▶ _Task instructions_: Only the lines from the one containing "screw_holes = screw_holes_cutter()" down to the one containing "zip(*points))), Vector(map(max, zip(*points)))" should be printed, exactly as they stand, ends included.

▶ _Provided data_:
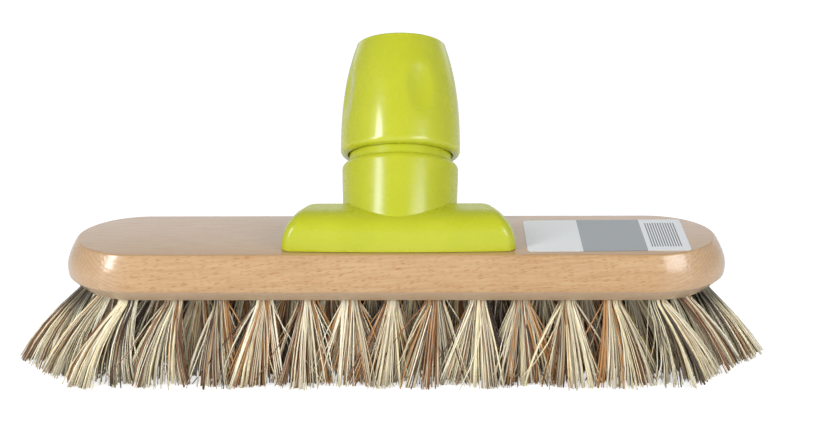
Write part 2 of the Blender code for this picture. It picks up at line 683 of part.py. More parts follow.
def build_screw(index, place, material):
    """A countersunk screw that comes up through the block and bites into the flange."""
    seat = UNDERSIDE_Z + SCREW_SINK
    cone = SCREW_HEAD_RADIUS - SCREW_SHANK_RADIUS
    tip = FLANGE_BOTTOM_Z + SCREW_BITE
    profile = [
        (0.0, seat - SCREW_HEAD_RIM),
        (SCREW_HEAD_RADIUS, seat - SCREW_HEAD_RIM),
        (SCREW_HEAD_RADIUS, seat),
        (SCREW_SHANK_RADIUS, seat + cone),
        (SCREW_SHANK_RADIUS, tip - SCREW_POINT_LENGTH),
        (SCREW_POINT_RADIUS, tip),
        (0.0, tip),
    ]
    bm = bmesh.new()
    revolve(bm, profile, HOLE_STEPS)
    screw = make_object(f"flange_screw_{index + 1}", bm, material)
    screw.location = (*place, 0.0)
    return screw


def build_label(material):
    half_x = LABEL_LENGTH / 2 - LABEL_CORNER
    half_y = LABEL_WIDTH / 2 - LABEL_CORNER
    low = BLOCK_TOP_Z + SEAT_GAP
    outline = []
    corners = ((half_x, -half_y), (half_x, half_y), (-half_x, half_y), (-half_x, -half_y))
    for i, (centre_x, centre_y) in enumerate(corners):
        outline += arc(centre_x, centre_y, LABEL_CORNER, 90 * (i - 1), 90 * i, EDGE_STEPS)
    bm = bmesh.new()
    add_loft(bm, [[(x, y, 0.0) for x, y in outline], [(x, y, LABEL_THICKNESS) for x, y in outline]])
    label = make_object("label_sticker", bm, material, smooth=False)
    label.location = (LABEL_CENTRE_X, LABEL_CENTRE_Y, low)
    label.rotation_euler = (0.0, 0.0, LABEL_TURN)
    return label


def make_axis_empty():
    """The socket's axis, which the collet slides along and the collar turns about."""
    empty = bpy.data.objects.new("socket_axis", None)
    empty.matrix_world = SOCKET_FRAME
    bpy.context.scene.collection.objects.link(empty)
    return empty


def main():
    clear_scene()
    beech = make_material("beech", (0.67, 0.43, 0.22), 0.42)
    plastic = make_material("lime_plastic", (0.60, 0.66, 0.05), 0.30)
    clamp = make_material("clamp_plastic", (0.55, 0.58, 0.56), 0.40)
    bristle = make_material("bristle_fibre", (0.55, 0.45, 0.30), 0.70)
    steel = make_material("screw_steel", (0.62, 0.62, 0.60), 0.30, 1.0)
    paper = make_material("label_paper", (0.82, 0.84, 0.85), 0.45)

    screw_holes = screw_holes_cutter()
    build_block(beech, screw_holes)
    for row in range(ROW_COUNT):
        build_bristle_row(row, bristle, screw_holes)
    build_socket(plastic, screw_holes)
    axis_empty = make_axis_empty()
    build_collet(clamp, axis_empty)
    build_collar(plastic, axis_empty)
    for index, place in enumerate(screw_places()):
        build_screw(index, place, steel)
    build_label(paper)


main()
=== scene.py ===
"""Looks of a deck brush head: lacquered beech, mixed plant fibre and a lime plastic handle socket."""

import json
import logging
import math
import random
from collections.abc import Iterable, Sequence
from dataclasses import dataclass
from enum import Enum

import bmesh
import bpy
import numpy as np
from mathutils import Matrix, Vector

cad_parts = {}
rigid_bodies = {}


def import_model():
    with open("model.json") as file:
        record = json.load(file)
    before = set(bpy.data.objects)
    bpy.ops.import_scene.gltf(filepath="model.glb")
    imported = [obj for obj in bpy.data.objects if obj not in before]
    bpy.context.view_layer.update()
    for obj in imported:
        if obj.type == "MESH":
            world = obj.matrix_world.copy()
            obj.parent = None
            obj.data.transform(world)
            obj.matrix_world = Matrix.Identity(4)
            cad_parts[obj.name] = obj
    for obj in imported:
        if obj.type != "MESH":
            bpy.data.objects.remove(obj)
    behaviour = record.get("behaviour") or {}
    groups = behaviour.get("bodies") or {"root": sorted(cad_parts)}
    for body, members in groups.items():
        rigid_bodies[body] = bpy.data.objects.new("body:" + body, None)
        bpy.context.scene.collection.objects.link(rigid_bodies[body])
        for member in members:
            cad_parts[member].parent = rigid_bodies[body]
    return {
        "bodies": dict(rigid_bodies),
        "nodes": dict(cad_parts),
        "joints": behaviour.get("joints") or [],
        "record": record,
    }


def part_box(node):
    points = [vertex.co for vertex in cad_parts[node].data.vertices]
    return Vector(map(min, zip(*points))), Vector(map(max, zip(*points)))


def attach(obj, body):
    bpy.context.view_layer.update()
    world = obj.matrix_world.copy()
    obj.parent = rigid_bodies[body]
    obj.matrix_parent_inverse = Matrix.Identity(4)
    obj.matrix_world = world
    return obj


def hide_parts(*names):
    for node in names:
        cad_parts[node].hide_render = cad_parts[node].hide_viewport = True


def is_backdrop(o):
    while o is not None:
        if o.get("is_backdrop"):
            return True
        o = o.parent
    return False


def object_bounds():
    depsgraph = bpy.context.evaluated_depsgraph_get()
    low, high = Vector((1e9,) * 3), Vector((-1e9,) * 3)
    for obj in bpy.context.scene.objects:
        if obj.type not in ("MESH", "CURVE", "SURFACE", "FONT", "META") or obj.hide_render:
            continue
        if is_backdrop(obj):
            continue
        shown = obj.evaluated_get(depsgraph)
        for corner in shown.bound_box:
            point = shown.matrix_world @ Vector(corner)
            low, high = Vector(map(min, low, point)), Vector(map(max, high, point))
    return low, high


LOG = logging.getLogger("deck_brush")

PHOTO_WIDTH_PX = 815
OVERSHOOT = 0.002  # how far a cutter stands out of what it cuts
AXIS_REACH = 1e-6  # what lies closer to a lathe's axis than this lies on it
MERGE_REACH = 1e-5  # points on the axis that are closer together than this become one
RIDGE_STEPS = 72  # facets in each turn of a thread's ridge
BRUSH = "brush"
COLLET = "collet"
COLLAR = "collar"

Point = tuple[float, float, float]
Spot = tuple[float, float]
Colour = tuple[float, float, float]
Stops = tuple[tuple[float, Colour], ...]
Mesh = bmesh.types.BMesh
Thing = bpy.types.Object
Wire = bpy.types.NodeSocket
Value = float | Wire

WHITE: Colour = (1.0, 1.0, 1.0)


class Slot(Enum):
    """The record's material slots, which the pieces take their finishes from."""

    BEECH = "beech"
    FIBRE = "bristle_fibre"
    LIME = "lime_plastic"
    CLAMP = "clamp_plastic"
    STEEL = "screw_steel"
    PAPER = "label_paper"


# Shader trees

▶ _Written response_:
    screw_holes = screw_holes_cutter()
    build_block(beech, screw_holes)
    for row in range(ROW_COUNT):
        build_bristle_row(row, bristle, screw_holes)
    build_socket(plastic, screw_holes)
    axis_empty = make_axis_empty()
    build_collet(clamp, axis_empty)
    build_collar(plastic, axis_empty)
    for index, place in enumerate(screw_places()):
        build_screw(index, place, steel)
    build_label(paper)


main()
=== scene.py ===
"""Looks of a deck brush head: lacquered beech, mixed plant fibre and a lime plastic handle socket."""

import json
import logging
import math
import random
from collections.abc import Iterable, Sequence
from dataclasses import dataclass
from enum import Enum

import bmesh
import bpy
import numpy as np
from mathutils import Matrix, Vector

cad_parts = {}
rigid_bodies = {}


def import_model():
    with open("model.json") as file:
        record = json.load(file)
    before = set(bpy.data.objects)
    bpy.ops.import_scene.gltf(filepath="model.glb")
    imported = [obj for obj in bpy.data.objects if obj not in before]
    bpy.context.view_layer.update()
    for obj in imported:
        if obj.type == "MESH":
            world = obj.matrix_world.copy()
            obj.parent = None
            obj.data.transform(world)
            obj.matrix_world = Matrix.Identity(4)
            cad_parts[obj.name] = obj
    for obj in imported:
        if obj.type != "MESH":
            bpy.data.objects.remove(obj)
    behaviour = record.get("behaviour") or {}
    groups = behaviour.get("bodies") or {"root": sorted(cad_parts)}
    for body, members in groups.items():
        rigid_bodies[body] = bpy.data.objects.new("body:" + body, None)
        bpy.context.scene.collection.objects.link(rigid_bodies[body])
        for member in members:
            cad_parts[member].parent = rigid_bodies[body]
    return {
        "bodies": dict(rigid_bodies),
        "nodes": dict(cad_parts),
        "joints": behaviour.get("joints") or [],
        "record": record,
    }


def part_box(node):
    points = [vertex.co for vertex in cad_parts[node].data.vertices]
    return Vector(map(min, zip(*points))), Vector(map(max, zip(*points)))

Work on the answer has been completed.